=== Exercise brief ===
Output the data that follows exactly, line for line.

* * * * *

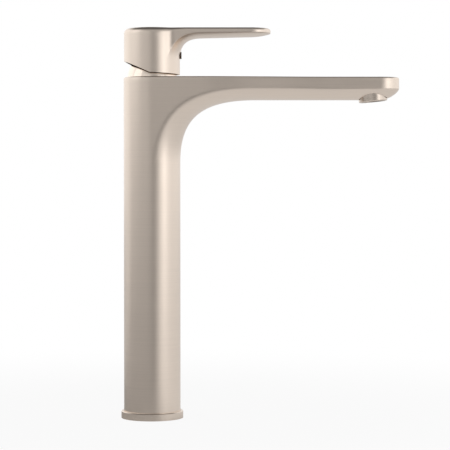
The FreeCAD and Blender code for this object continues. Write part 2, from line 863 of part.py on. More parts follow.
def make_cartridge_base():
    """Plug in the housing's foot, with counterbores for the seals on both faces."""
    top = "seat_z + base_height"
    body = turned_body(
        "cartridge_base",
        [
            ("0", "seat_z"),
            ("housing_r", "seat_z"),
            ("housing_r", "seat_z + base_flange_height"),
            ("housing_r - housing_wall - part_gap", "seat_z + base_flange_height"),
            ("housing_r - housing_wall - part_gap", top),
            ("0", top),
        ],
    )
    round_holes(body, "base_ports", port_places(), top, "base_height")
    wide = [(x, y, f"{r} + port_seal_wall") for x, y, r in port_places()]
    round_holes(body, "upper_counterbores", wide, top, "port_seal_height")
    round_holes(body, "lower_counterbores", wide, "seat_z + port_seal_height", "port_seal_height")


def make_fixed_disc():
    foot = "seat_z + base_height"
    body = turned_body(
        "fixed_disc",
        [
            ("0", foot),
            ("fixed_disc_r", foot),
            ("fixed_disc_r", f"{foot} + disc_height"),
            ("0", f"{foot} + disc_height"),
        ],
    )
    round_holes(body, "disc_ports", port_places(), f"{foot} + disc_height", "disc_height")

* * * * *

=== Correct response ===
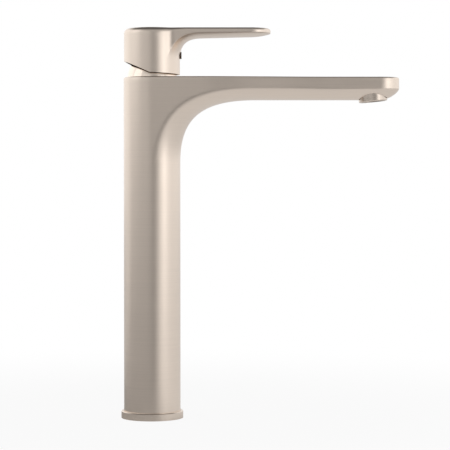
The FreeCAD and Blender code for this object continues. Write part 2, from line 863 of part.py on. More parts follow.
def make_cartridge_base():
    """Plug in the housing's foot, with counterbores for the seals on both faces."""
    top = "seat_z + base_height"
    body = turned_body(
        "cartridge_base",
        [
            ("0", "seat_z"),
            ("housing_r", "seat_z"),
            ("housing_r", "seat_z + base_flange_height"),
            ("housing_r - housing_wall - part_gap", "seat_z + base_flange_height"),
            ("housing_r - housing_wall - part_gap", top),
            ("0", top),
        ],
    )
    round_holes(body, "base_ports", port_places(), top, "base_height")
    wide = [(x, y, f"{r} + port_seal_wall") for x, y, r in port_places()]
    round_holes(body, "upper_counterbores", wide, top, "port_seal_height")
    round_holes(body, "lower_counterbores", wide, "seat_z + port_seal_height", "port_seal_height")


def make_fixed_disc():
    foot = "seat_z + base_height"
    body = turned_body(
        "fixed_disc",
        [
            ("0", foot),
            ("fixed_disc_r", foot),
            ("fixed_disc_r", f"{foot} + disc_height"),
            ("0", f"{foot} + disc_height"),
        ],
    )
    round_holes(body, "disc_ports", port_places(), f"{foot} + disc_height", "disc_height")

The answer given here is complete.